Many banks probably haven’t taken a close look at the repercussions on IT.

Sinan Baskan, Vice President, Capital Markets, SAP
Sinan Baskan, Vice President, Capital Markets, SAP
By now, financial institutions are getting acclimated with new requirements on capital reserves from central banks. One focus of scrutiny is how these regulations will impact their IT strategy.

First, some background. In July 2013 the Federal Reserve Board finalized a package of regulatory reforms to help ensure US banks maintain strong capital positions. The intention is to enable banks to continue lending to creditworthy businesses and individuals following unforeseen losses or severe economic downturns. The new regulations grew out of rules established by Basel III, as well as the Dodd-Frank Wall Street Reform and Consumer Protection Act. The US Treasury Department has deferred to, and Congress has authorized, the Federal Reserve to enforce Basel III at its own discretion.

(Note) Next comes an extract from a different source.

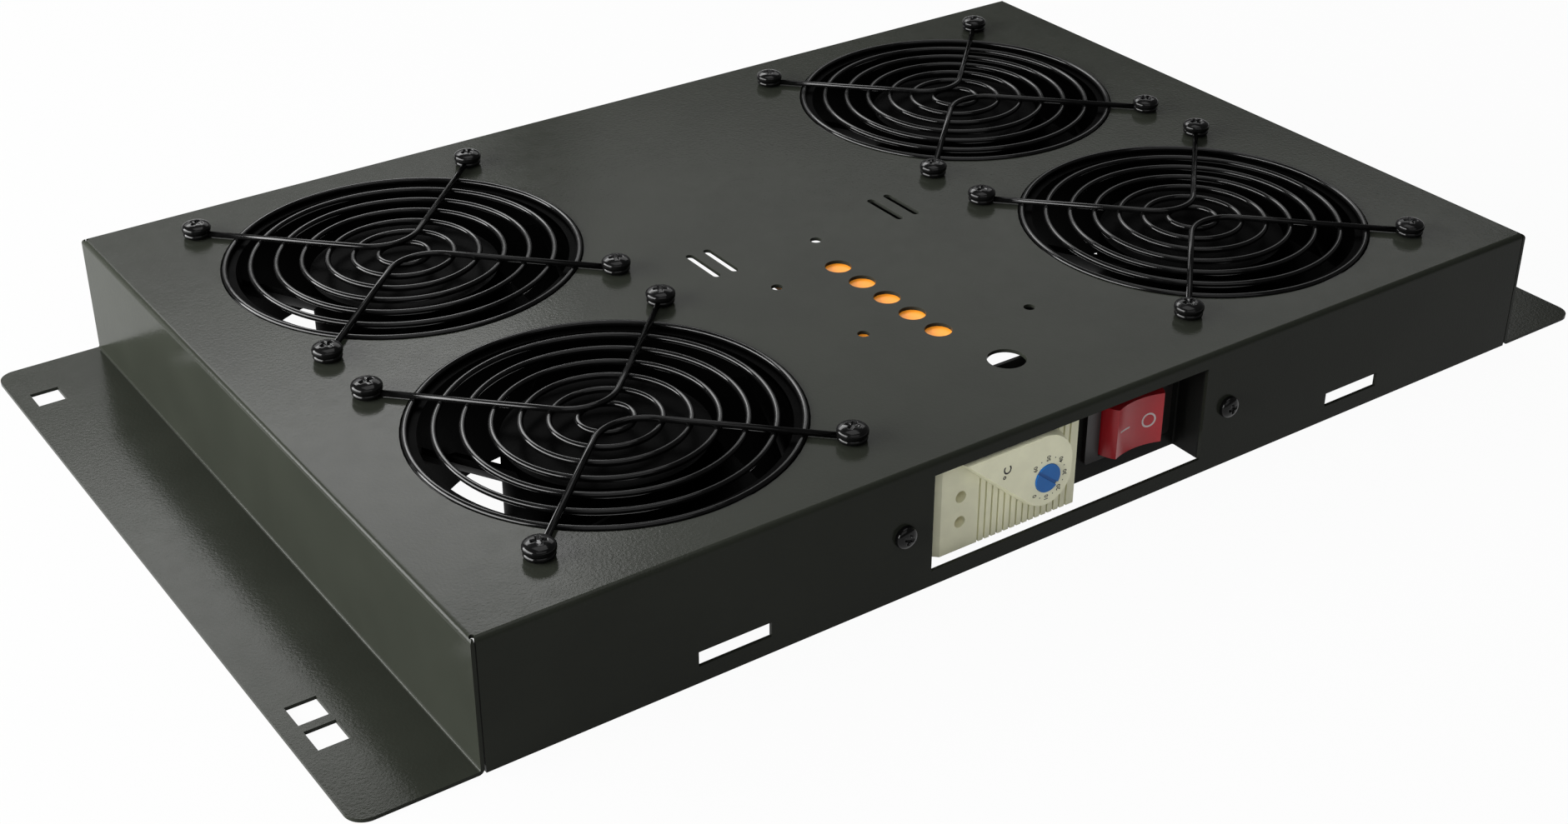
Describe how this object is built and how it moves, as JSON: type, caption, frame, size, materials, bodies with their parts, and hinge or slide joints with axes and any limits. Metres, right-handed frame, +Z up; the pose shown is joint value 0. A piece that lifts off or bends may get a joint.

Without going into all the details, banks will have to maintain a minimum ratio of common equity tier-1 capital to risk-weighted assets of 4.5 percent, and a common equity tier-1 capital conservation buffer of 2.5 percent of risk-weighted assets. The rule also raises the minimum ratio of tier-1 capital to risk-weighted assets from 4 percent to 6 percent, and includes a minimum leverage ratio of 4 percent. Large banks had to begin phased-in compliance in January, while small banks have another year before their phase-in period begins.

The new rule will have a significant impact on banks’ balance sheets. It will also have a profound effect on their IT strategy going forward. Many banks probably haven’t yet taken a close look at the repercussions on IT.

Simple Math

The math is pretty simple: Any bank that needs to increase its proportion of reserve capital will then have less cash and working capital. That means it will have to make a reduction from capital investments and operational expenses. The question is, what’s the appropriate mix?

There are potential advantages to each choice, depending on the bank’s unique situation. For example, the bank might get tax relief for certain types of capital investment. There has always been a clear practice to determine the tradeoff between capital expenditures and operating expenditures based on the capital structure and cost of capital. Reducing fixed costs or transforming them into variable cost has been a common practice. Increasing capital reserves will change the metrics of these calculations, and the details will determine the implication for IT.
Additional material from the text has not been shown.